The Bilbeisi scheme reaches into corporate America as well. The grand jury is investigating Arthur Berman, who was president of Chase & Sanborn in 1981-84 and Chock Full o' Nuts in 1984-85. The Lloyd's lawsuit contends that the executive, knowing the coffee was smuggled, accepted "substantial commissions" from Bilbeisi and Coffee Inc. to facilitate sales to Chase & Sanborn and Chock Full o' Nuts. Bilbeisi's company ledgers show $160,000 in cash and checks paid to Berman. In a 1988 deposition, Berman denied the payments were illegal commissions, insisting they were merely loans that he used to support "a young lady" and pay gambling debts.

Lloyd's investigators have also probed Bilbeisi's role as an arms broker.
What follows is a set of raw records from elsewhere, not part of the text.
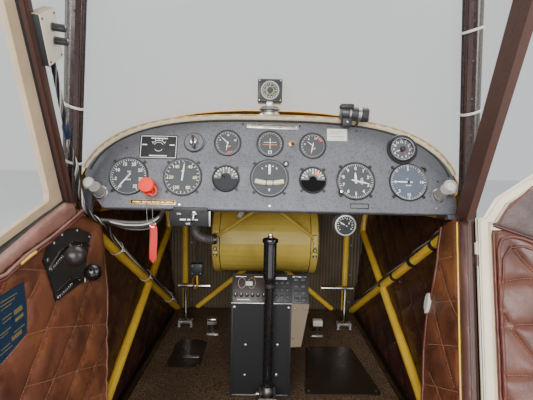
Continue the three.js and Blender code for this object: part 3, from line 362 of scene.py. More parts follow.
PALE = plain("pale_label", (206, 204, 196), 0.55, 200)
KNOB_PALE = plain("pale_knob", (168, 162, 160), 0.3, 120, 0.3)
ORANGE = plain("orange_cap", (240, 52, 4), 0.6, 100)
CORAL = plain("coral_streamer", (208, 48, 46), 0.7, 600, bump=0.0003)
RUBBER = plain("black_rubber", (28, 27, 27), 0.6, 150, bump=0.0004)
BLUE_PLATE = plain("blue_plate", (27, 48, 70), 0.35, 80, 0.5)
RED_PIPING = leather("red_piping", (104, 50, 38), (142, 84, 66), (66, 32, 26))
# The sill band's leather is lighter and greyer than the rest: painted reflection of the bright surroundings
# on it
SILL_LEATHER_SHEEN = leather("sill_leather_painted_sheen", (150, 108, 96), (196, 158, 144), (100, 62, 52), 0.6)
LABEL_MARK = plain("label_marks", (120, 122, 124), 0.6, 200, 0.2)
PLATE_GREY = plain("plate_grey", (96, 97, 100), 0.5, 200, 0.3)
GOLD_EDGE = plain("gold_edge", (150, 126, 84), 0.5, 160, 0.5)
CASE_BLACK = plain("case_black", (40, 41, 44), 0.38, 220, coat=0.2)
GREEN_MARK = plain("green_marks", (190, 206, 160), 0.5, 200, 0.1)
GAUGE_GREY = plain("gauge_grey", (34, 36, 38), 0.8, 120, 0.4)
SLOT_BLACK = plain("slot_black", (10, 10, 11), 0.6)
LEVER_BROWN = plain("lever_brown", (120, 92, 76), 0.5, 120, 0.4)
MATTE_KNOB = plain("matte_knob", (34, 28, 28), 0.36, 90, 0.3)
GOLD_MARK = plain("gold_marks", (112, 100, 66), 0.5, 140, 0.5)
BUTTON = plain("buttons", (44, 44, 47), 0.45, 150, 0.3)
GRIP = plain("grip_rubber", (20, 20, 21), 0.22, coat=0.4)
HEEL_PLATE = plain("heel_plate", (44, 36, 31), 0.34, 60, 0.6, metallic=0.2)
DULL_BLACK = plain("dull_black", (12, 12, 13), 0.6, 200)
WIRE_GREY = plain("grey_wire", (126, 124, 122), 0.45, 200, 0.4)
WIRE_WHITE = plain("white_tie", (216, 212, 202), 0.5, 200)
CONDUIT = plain("braided_hose", (108, 104, 100), 0.5, 500, 0.5, bump=0.0006, metallic=0.2)
CASE_TAN = plain("case_tan", (176, 158, 140), 0.55, 120, 0.4)
CASE_CREAM = plain("case_cream", (216, 208, 190), 0.45, 120, 0.3)
EDGE_BROWN = plain("edge_brown", (56, 30, 24), 0.4, 120, 0.3)
STITCH = plain("thread", (164, 118, 90), 0.7, 800, 0.3)
TAN_TRIM = plain("tan_moulding", (196, 172, 140), 0.45, 120, 0.5)
BEZEL = plain("bezel_enamel", (30, 30, 32), 0.32, 250, coat=0.2)
RING_GREY = plain("inner_ring", (150, 152, 154), 0.4, 200, 0.2)
DARK_MARK = plain("dark_marks", (30, 30, 32), 0.5, 200, 0.1)
WARM_WHITE = plain("aged_marks", (228, 220, 178), 0.5, 200, 0.15)
RED_MARK = plain("red_marks", (208, 52, 54), 0.5, 200, 0.1)
ORANGE_MARK = plain("orange_marks", (224, 134, 96), 0.5, 200, 0.1)
METER_SCALE = plain("meter_scale", (108, 108, 106), 0.7, 200, 0.3, specular=0.2)
MASK_GREY = plain("mask_grey", (58, 59, 62), 0.8, 60, 0.2, bump=0.00005, specular=0.1)
MASK_BLACK = plain("mask_black", (16, 16, 17), 0.8, 60, bump=0.00005, specular=0.1)
PALE_DIAL = plain("pale_dial", (92, 93, 98), 0.7, 200, 0.4, specular=0.2)
BLUE_DIAL = plain("bluish_dial", (82, 90, 104), 0.45, 120, 0.4)
CREAM_TUBE = plain("liquid_tube", (214, 204, 170), 0.2, 60, 0.3, coat=0.6)
GLASS = clear("clear_pane", (225, 232, 230), 0.12)
LAMP_GLASS = clear("dial_glass", (34, 37, 40), 0.07)

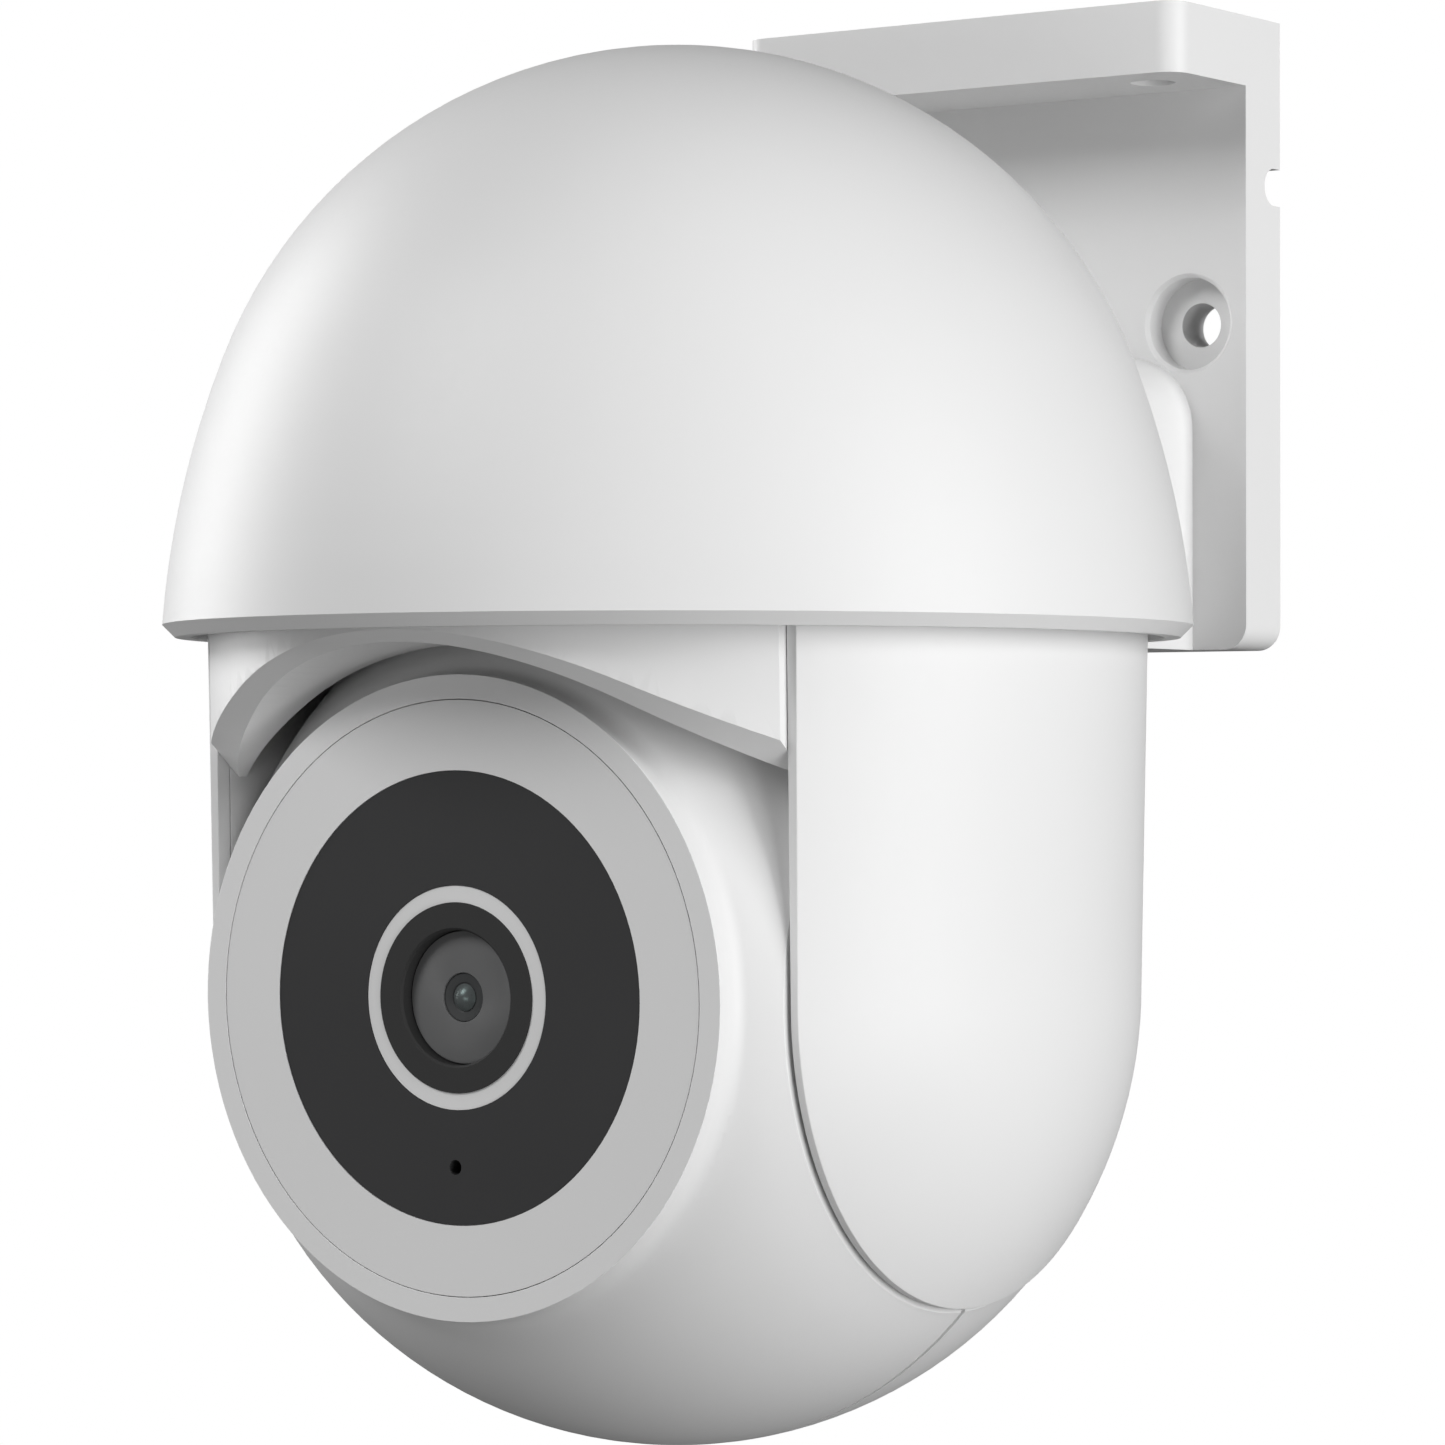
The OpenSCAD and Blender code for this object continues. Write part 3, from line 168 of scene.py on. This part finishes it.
def board_finish(name):
    """Green solder mask over copper traces that run in straight lines."""
    mat, tree, shader = new_material(name)
    bricks = tree.nodes.new("ShaderNodeTexBrick")
    bricks.inputs["Scale"].default_value = 260.0
    bricks.inputs["Mortar Size"].default_value = 0.035
    bricks.inputs["Color1"].default_value = (0.012, 0.10, 0.045, 1.0)
    bricks.inputs["Color2"].default_value = (0.016, 0.125, 0.055, 1.0)
    bricks.inputs["Mortar"].default_value = (0.05, 0.24, 0.11, 1.0)
    tree.links.new(object_coords(tree), bricks.inputs["Vector"])
    tree.links.new(bricks.outputs["Color"], shader.inputs["Base Color"])
    relief(tree, shader, bricks.outputs["Fac"], 0.3, TRACE_DEPTH)
    uneven_gloss(tree, shader, noise(tree, 900.0, 2.0), 0.25, 0.4)
    return mat


def smoked(name):
    """Smoked window: nearly black, satin, with a very faint drift."""
    mat, tree, shader = new_material(name)
    drifting_colour(tree, shader, noise(tree, 60.0, 2.0),
                    (0.040, 0.040, 0.041), (0.045, 0.045, 0.046))
    uneven_gloss(tree, shader, noise(tree, 2600.0, 2.0, 0.5), 0.5, 0.6)
    shader.inputs["Specular IOR Level"].default_value = 0.12
    return mat


def coated_glass(name, tint):
    """Clear coated glass with a faint tint."""
    mat, tree, shader = new_material(name)
    low = tuple(c * GLASS_SHADE for c in tint)
    drifting_colour(tree, shader, noise(tree, 80.0, 2.0), low, tint)
    shader.inputs["Transmission Weight"].default_value = 1.0
    shader.inputs["Roughness"].default_value = 0.02
    shader.inputs["IOR"].default_value = 1.5
    shader.inputs["Coat Weight"].default_value = 0.3
    shader.inputs["Coat Roughness"].default_value = 0.03
    return mat


def turned_disc(name):
    """Satin grey disc whose fine concentric turning marks stretch its highlights."""
    mat, tree, shader = new_material(name)
    drifting_colour(tree, shader, noise(tree, 120.0, 3.0),
                    (0.135, 0.136, 0.137), (0.15, 0.151, 0.152))
    uneven_gloss(tree, shader, noise(tree, 2400.0, 2.0, 0.5), 0.3, 0.38)
    tangent = tree.nodes.new("ShaderNodeTangent")
    tangent.direction_type = "RADIAL"
    tangent.axis = "Y"
    tree.links.new(tangent.outputs["Tangent"], shader.inputs["Tangent"])
    shader.inputs["Anisotropic"].default_value = 0.7
    shader.inputs["Specular IOR Level"].default_value = 0.4
    return mat


def dark_glass(name):
    """Coated front element: nearly black with a faint teal bloom and a soft highlight."""
    mat, tree, shader = new_material(name)
    drifting_colour(tree, shader, noise(tree, 300.0, 2.0), (0.08, 0.09, 0.09), (0.10, 0.11, 0.11))
    uneven_gloss(tree, shader, noise(tree, 900.0, 2.0, 0.5), 0.26, 0.32)
    shader.inputs["Specular IOR Level"].default_value = 0.6
    shader.inputs["Specular Tint"].default_value = (0.75, 1.0, 0.97, 1.0)
    return mat


white = moulded("white_moulded", (0.72, 0.72, 0.72), specular=0.35)
rubber = moulded("black_rubber", (0.02, 0.02, 0.02), rough=(0.65, 0.8), grain=0.25, grain_mm=0.4)
nylon = moulded("black_nylon", (0.03, 0.03, 0.032), rough=(0.35, 0.5))

SLOT_FINISH = {
    "white_shell": white,
    "inner_plastic": moulded("inner_grey", (0.30, 0.31, 0.32), rough=(0.45, 0.6), grain_mm=0.3),
    "face_ring": moulded("face_moulded", (0.70, 0.70, 0.70), rough=(0.5, 0.58), specular=0.25),
    "smoked_window": smoked("smoked_window"),
    "black_plastic": moulded("black_moulded", (0.037, 0.037, 0.037), rough=(0.5, 0.62),
                             specular=0.12),
    "lens_glass": coated_glass("lens_glass", (0.86, 0.92, 0.92)),
    "rubber": rubber,
    "grey_rubber": rubber,
    "screw_steel": metal("plated_screws", (0.62, 0.62, 0.62)),
    "bearing_steel": metal("ground_steel", (0.68, 0.68, 0.69), rough=(0.12, 0.22)),
    "turned_steel": metal("turned_steel", (0.52, 0.52, 0.53), brushed=(1.0, 1.0, 20.0)),
    "motor_can": metal("motor_can_steel", (0.58, 0.58, 0.56), brushed=(2.0, 2.0, 14.0)),
    "gear_plastic": moulded("natural_acetal", (0.72, 0.70, 0.64), rough=(0.3, 0.4)),
    "circuit_board": board_finish("solder_mask"),
    "copper_trace": metal("plated_copper", (0.78, 0.48, 0.2), rough=(0.2, 0.3)),
    "lamp_epoxy": moulded("lamp_resin", (0.62, 0.65, 0.68), rough=(0.08, 0.14), grain=0.02),
    "heat_sink": metal("anodised_fins", (0.66, 0.67, 0.68), rough=(0.3, 0.45)),
    "speaker_body": moulded("speaker_paper", (0.03, 0.03, 0.033), rough=(0.6, 0.9), grain=0.6,
                            grain_mm=0.7),
    "card_plastic": nylon,
    "red_button": moulded("red_moulded", (0.5, 0.03, 0.02), rough=(0.3, 0.4)),
    "filter_slide": moulded("filter_slide_tint", (0.16, 0.03, 0.05), rough=(0.15, 0.25)),
    "bush_plastic": nylon,
}
# Nodes whose finish differs from the rest of their slot
NODE_FINISH = {
    "lens_barrel": moulded("anodised_black", (0.012, 0.012, 0.013), rough=(0.3, 0.42),
                           specular=0.4),
    "yoke_frame": white,
}

slot_of = {s["node"]: s["material_slot"] for s in frame["record"]["subparts"]}
for name, node in nodes.items():
    node.data.materials.clear()
    node.data.materials.append(NODE_FINISH.get(name) or SLOT_FINISH[slot_of[name]])


def finish_piece(obj, body, material):
    """Gives a new piece its finish, and lets it ride on its body."""
    obj.data.materials.clear()
    obj.data.materials.append(material)
    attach(obj, body)
    return obj


# ---------- refined shells ----------

SAME_POINT = 1e-6                       # vertices nearer than this, in metres, are one
FLAT_WITHIN = math.radians(0.05)        # faces that turn less than this are joined
SHARP_FROM = math.radians(32.0)         # edges that turn more than this are rounded
ROUND_SEGMENTS = 2
NORMAL_WEIGHT = 50

# Width of the rounding on each shell, in millimetres
SHELL_ROUNDING = {
    "dome_cover": 0.3, "wall_bracket": 0.15, "yoke_front": 0.12, "yoke_rear": 0.12,
    "arm_cover_left": 0.22, "arm_cover_right": 0.22, "head_front": 0.2, "head_rear": 0.15,
    "service_cover": 0.1,
}


def body_of_node(name):
    return nodes[name].parent.name[len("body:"):]


def cleaned_copy(name):
    """A smooth-shaded copy of a CAD node's mesh, with its flat faces whole again."""
    mesh = nodes[name].data.copy()
    work = bmesh.new()
    work.from_mesh(mesh)
    bmesh.ops.remove_doubles(work, verts=work.verts, dist=SAME_POINT)
    bmesh.ops.dissolve_limit(work, angle_limit=FLAT_WITHIN, verts=work.verts, edges=work.edges)
    work.to_mesh(mesh)
    work.free()
    mesh.shade_smooth()
    return mesh


def rounded(name, width_mm):
    """A copy of a CAD node whose sharp edges are rounded, which stands for the node."""
    obj = new_object(name + "_surface", cleaned_copy(name))
    bevel = obj.modifiers.new("round", "BEVEL")
    bevel.width = width_mm * MM
    bevel.segments = ROUND_SEGMENTS
    bevel.limit_method = "ANGLE"
    bevel.angle_limit = SHARP_FROM
    bevel.use_clamp_overlap = True
    even = obj.modifiers.new("even", "WEIGHTED_NORMAL")
    even.mode = "FACE_AREA"
    even.weight = NORMAL_WEIGHT
    even.keep_sharp = False
    graph = bpy.context.evaluated_depsgraph_get()
    made = bpy.data.meshes.new_from_object(obj.evaluated_get(graph))
    obj.modifiers.clear()
    obj.data = made
    made.name = name + "_surface"
    finish_piece(obj, body_of_node(name), SLOT_FINISH[slot_of[name]])
    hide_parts(name)
    return obj


for name, width in SHELL_ROUNDING.items():
    rounded(name, width)


# ---------- lens ----------

BALL = Vector((0.0, -0.0826, -0.0782))  # where the pan axis and the tilt axis meet, in metres
TURN_STEPS = 160                        # straight sides that make one turned circle
TURN_CREASE = math.radians(30.0)        # turned edges that turn more than this stay sharp
CROWN_STEPS = 14                        # profile steps from the front element's edge to its crown


def circle(work, radius, depth):
    """Vertices that one profile point makes: a circle, or a single one on the axis."""
    if radius == 0:
        return [work.verts.new((0.0, -depth * MM, 0.0))]
    turns = [2 * math.pi * k / TURN_STEPS for k in range(TURN_STEPS)]
    return [work.verts.new((radius * MM * math.cos(a), -depth * MM, radius * MM * math.sin(a)))
            for a in turns]


def turned_piece(name, profile, body, material):
    """Solid of revolution round the lens axis. The profile runs from the axis, round, and back to
    it, as (radius, distance in front of the pan axis) in millimetres."""
    mesh = bpy.data.meshes.new(name)
    work = bmesh.new()
    circles = [circle(work, radius, depth) for radius, depth in profile]
    for near, far in zip(circles, circles[1:]):
        for k in range(TURN_STEPS):
            after = (k + 1) % TURN_STEPS
            if len(near) == 1:
                work.faces.new((near[0], far[k], far[after]))
            elif len(far) == 1:
                work.faces.new((near[k], far[0], near[after]))
            else:
                work.faces.new((near[k], far[k], far[after], near[after]))
    bmesh.ops.recalc_face_normals(work, faces=work.faces)
    work.to_mesh(mesh)
    work.free()
    mesh.shade_smooth()
    mesh.set_sharp_from_angle(angle=TURN_CREASE)
    obj = new_object(name, mesh)
    obj.location = BALL
    return finish_piece(obj, body, material)


def crown(radius, edge, top):
    """Profile of a shallow dome, from its edge to its top on the axis."""
    points = []
    for k in range(CROWN_STEPS + 1):
        r = radius * (1 - k / CROWN_STEPS)
        points.append((r, top - (top - edge) * (r / radius) ** 2))
    return points


DISC_PROFILE = [(0, 37.5), (7.04, 37.5), (7.04, 39.05), (7.0, 39.12), (6.9, 39.15),
                (2.75, 39.32), (2.66, 39.3), (2.6, 39.2), (2.6, 38.6), (0, 38.6)]
STOP_PROFILE = [(0, 38.62), (2.56, 38.62), (2.56, 39.06), (2.5, 39.12), (1.62, 39.0),
                (1.5, 38.9), (0, 38.9)]
ELEMENT_PROFILE = [(0, 38.92), (1.4, 38.92)] + crown(1.45, 39.0, 39.75)

disc = turned_piece("lens_disc", DISC_PROFILE, "head",
                    turned_disc("lens_disc_finish"))
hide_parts("lens_glass")
turned_piece("lens_stop", STOP_PROFILE, "head",
             moulded("lens_stop_black", (0.055, 0.057, 0.058), rough=(0.35, 0.42), specular=0.3))
turned_piece("lens_front_element", ELEMENT_PROFILE, "head",
             dark_glass("lens_front_glass"))


# ---------- floor and camera ----------

FLOOR_Z = -2.6
FLOOR_RADIUS = 2.0
FLOOR_SIDES = 64
CAMERA_PLACE = Vector((0.34364, -0.56591, -0.05467))
CAMERA_PITCH = math.radians(90.569)     # from straight down, so 90 is level
CAMERA_TURN = math.radians(34.934)      # from looking along +Y, towards -X
FOCAL_MM = 131.94
SENSOR_MM = 36.0
CLIP_START = 0.01

floor_mesh = bpy.data.meshes.new("floor")
work = bmesh.new()
bmesh.ops.create_circle(work, cap_ends=True, segments=FLOOR_SIDES, radius=FLOOR_RADIUS)
work.to_mesh(floor_mesh)
work.free()
floor = new_object("floor", floor_mesh)
floor.location = (0.0, 0.0, FLOOR_Z)
floor_mesh.materials.append(moulded("floor_pale", (0.8, 0.8, 0.79), rough=(0.6, 0.8)))

cam_data = bpy.data.cameras.new("camera")
cam_data.lens = FOCAL_MM
cam_data.sensor_width = SENSOR_MM
cam_data.clip_start = CLIP_START
cam = new_object("camera", cam_data)
cam.location = CAMERA_PLACE
cam.rotation_euler = (CAMERA_PITCH, 0.0, CAMERA_TURN)
scene.camera = cam


# ---------- light ----------

LIT_POINT = Vector((0.0, -0.075, -0.06))    # every lamp faces this point

# Name, width, height, power in watts, and place
LAMPS = [
    ("right", 0.7, 1.1, 14.8, (1.3, 0.0, 0.15)),
    ("right_front", 0.7, 1.1, 3.0, (1.25, -0.45, 0.15)),
    ("left_high", 0.7, 0.7, 12.0, (-0.55, -1.15, 0.8)),
    ("left_rim", 0.6, 1.1, 13.0, (-1.3, -0.12, 0.3)),
    ("front_low", 0.6, 0.4, 3.2, (0.2, -1.5, -0.35)),
    ("right_low", 0.6, 0.6, 4.2, (1.2, -0.5, -0.55)),
    ("top", 0.9, 0.9, 0.8, (0.1, -0.3, 1.4)),
]
AMBIENT = 0.03
BACKDROP = (1.0, 1.0, 1.0, 1.0)


def area_light(name, width, height, power, place):
    """A soft rectangular lamp that faces the object."""
    data = bpy.data.lights.new(name, "AREA")
    data.shape = "RECTANGLE"
    data.size = width
    data.size_y = height
    data.energy = power
    lamp = new_object(name, data)
    lamp.location = place
    lamp.rotation_euler = (LIT_POINT - Vector(place)).to_track_quat("-Z", "Y").to_euler()


for lamp_row in LAMPS:
    area_light(*lamp_row)

# The camera sees a white backdrop, and the object gets only a little light from all round
world = bpy.data.worlds.new("studio")
scene.world = world
world.use_nodes = True
tree = world.node_tree
tree.nodes.clear()
out = tree.nodes.new("ShaderNodeOutputWorld")
mix = tree.nodes.new("ShaderNodeMixShader")
seen = tree.nodes.new("ShaderNodeBackground")
lit = tree.nodes.new("ShaderNodeBackground")
path = tree.nodes.new("ShaderNodeLightPath")
seen.inputs["Color"].default_value = BACKDROP
lit.inputs["Color"].default_value = BACKDROP
lit.inputs["Strength"].default_value = AMBIENT
tree.links.new(path.outputs["Is Camera Ray"], mix.inputs["Fac"])
tree.links.new(lit.outputs["Background"], mix.inputs[1])
tree.links.new(seen.outputs["Background"], mix.inputs[2])
tree.links.new(mix.outputs["Shader"], out.inputs["Surface"])

scene.view_settings.view_transform = "Standard"
scene.view_settings.look = "None"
In one transaction Bilbeisi proposed the sale of U.S.-built Jordanian fighter jets and helicopters to Guatemala. According to documents from a Bilbeisi company, three helicopters were delivered at hugely inflated prices, and part of the proceeds was kicked back to high-ranking Guatemalan officers and the brother of former President Vinicio Cerezo. B.C.C.I. financed the deal for a $400,000 commission. Guatemala has brought criminal charges against Bilbeisi, and is seeking his extradition from Jordan.

Meanwhile B.C.C.I.'s far-flung empire is imploding. According to investigators, as much as $10 billion is missing from the company's books. Sheik Zayed bin Sultan al-Nahayan, the ruler of Abu Dhabi, has pumped in $1 billion to keep the bank afloat since taking it over last year and has dismissed hundreds of the Pakistani bankers who ran B.C.C.I. in its heyday. Abu Dhabi, the Bank of England and the Federal Reserve are struggling to come up with a workable restructuring plan that will satisfy regulators amid continuing disclosures of illicit banking activity.

B.C.C.I.'s banking practice throughout the world was to co-opt government officials and influential businessmen with bribes, contributions and stakes in lucrative but dubious deals. Agents now sifting through B.C.C.I. records are learning that America was no exception.